Karim Wade n’est pas un ennemi, il est sénégalais déclaré coupable d’enrichissement illicite et n’est pas le seul à avoir profité de l’abject système d’accaparement des deniers publics. Contester la grâce qui lui est accordée au seul motif que d’autres croupissent encore pour des faits moins graves, c’est faire dans le populisme, c’est faire du nivellement gauchiste en comparant artificiellement des situations qui n’ont rien en commun. L’optimum de justice, amélioration du sort d’un individu sans détériorer celle des autres, commande en principe la décision de gracier un délinquant.

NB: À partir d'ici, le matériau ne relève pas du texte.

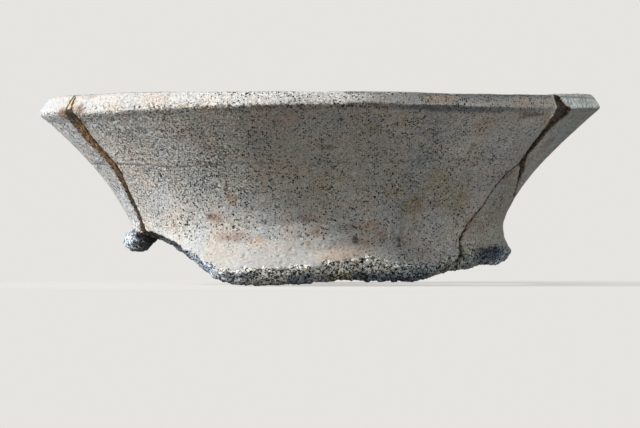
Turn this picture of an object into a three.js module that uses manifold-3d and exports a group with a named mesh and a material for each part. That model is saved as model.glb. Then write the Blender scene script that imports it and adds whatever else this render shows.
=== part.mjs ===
// Neck and rim of a large earthenware jar, put back together from its sherds.
// Millimetres, +Z up. The origin is on the floor under the middle of the ring.
// An angle of 0 is the side that faces the viewer (-Y), and angles grow towards +X.
import * as THREE from 'three';
import { mergeVertices } from 'three/addons/utils/BufferGeometryUtils.js';
import Module from 'manifold-3d';

const wasm = await Module();
wasm.setup();

// Driving dimensions of the turned pot: the lip's lower corner is the widest place
const RIM_RADIUS = 77.7;
const RIM_TOP = 52.2;
const LIP_HEIGHT = 4.2;
const LIP_BEVEL = 3.1;
const LIP_LAND = 3.0;
const NECK_RADIUS = 51.3;
const NECK_LEVEL = 15.8;
const WALL = 5.5;
const SHOULDER_RADIUS = 64.3; // at the floor
const SHOULDER_WALL = 10.0; // measured level, where the shoulder slopes most
const FLARE_POWER = 1.46;
const BREAK_SWELL = 0.7;

// How finely the ring is divided
const FULL_TURN = 360;
const STEPS_ROUND = 120;
const OUTER_ROWS = 12;
const INNER_ROWS = 8;

// Joints between the sherds
const SKIN_GAP = 0.3;
const FILL_SINK = 0.4;
const CUT_OVERRUN = 8;
const CUT_INSIDE_RADIUS = NECK_RADIUS - WALL - CUT_OVERRUN;
const CUT_OUTSIDE_RADIUS = RIM_RADIUS + CUT_OVERRUN;
const SLAB_CORNERS = 4;

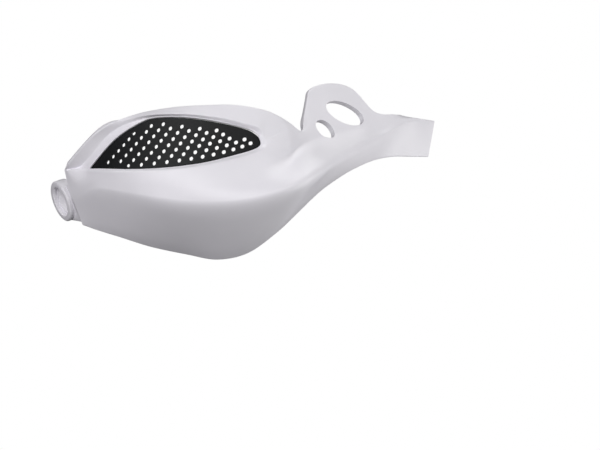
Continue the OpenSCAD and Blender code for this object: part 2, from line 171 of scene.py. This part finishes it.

Tant qu’à faire, allons dire, à l’inverse, que toutes les personnes, quels que soient leurs niveaux de revenus doivent, par souci d’égalité, verser les mêmes montants en impôt. Combien d’actes de grâce sont pris chaque année au bénéfice de certains sans que l’argument comparatif ne soit targué en faveur d’autres qui restent incarcérés. De la même manière que nous comptons désespérément sur un messie pour nous délivrer, nous tenons, là aussi, à personnifier coûte que coûte les maux qui gangrènent l’organisation et le fonctionnement des pouvoirs publics.
Si tant est que la condamnation demeure et que le recouvrement des biens déclarés illicites va continuer, cette grâce doit être considérée comme une possibilité offerte à Karim de vaquer librement à ses besoins. La vraie question est de savoir ce que son maintien ou non en prison changera dans la marche de l’État et dans la lutte contre les abus. Nada. Si l’élargissement de Karim Wade passe aux yeux de certains pour une demande sociale, c’est parce que ceux qui activent et incarnent la justice ne sont pas à la hauteur des attentes d’irréprochabilité. Macky Sall et la plupart de ses partisans ne se distinguent en rien du fautif désigné. Ils sont aussi du sérail et ont profité des mêmes folies et failles du système qui gratifient et ravitaillent l’élite politique.
Toute la confusion, toutes les hésitations, toute la résistance d’une partie de l’opinion contre la CREI et ses décisions d’autorité viennent du fait que les justiciers en chef sont tout aussi punissables et conservent encore les mêmes reflexes d’excès et d’escroquerie. Tant que le système se perpétuera par la mise à mort programmée de simples individus, le système politique oppressif s’en trouvera épargné tellement nos énergies et nos intelligences seront mobilisées pour éliminer des hommes et femmes qui nous ressemblent tant. À chaque fois que nous nous passionnerons et nous défoulerons par de vains acharnements sur des insignifiants éléments du grand système de prédation comme Karim Wade, jusqu’à les assommer, d’autres surgiront encore plus forts d’un cynisme toujours plus grand.
Cette logique de vengeance et de confrontation qui sous-tend l’initiative de la traque ne tient pas la route. En lieu et place d’un renouveau, la culture organisationnelle d’accaparement survit aux promesses renouvelées et tout aussi mensongères de rupture. Il ne peut pas en être autrement. Comment comprendre que Macky Sall, tout aussi responsable en grande partie du bilan des décadents, soit élu malgré tout ? Quid de ceux qui, aujourd’hui dans l’opposition hâbleuse ont tout le mal du monde à justifier raisonnablement leur fortune et le leur train de vie ?
« Lorsque la peine est sans mesure, on est souvent obligé de lui préférer l’impunité », a dit Charles de Montesquieu.
La force maligne du statu quo est de toujours inventer un bouc émissaire et de remettre une couche magique et envoutante qui nous impose appel et recours à un commis de l’establishment.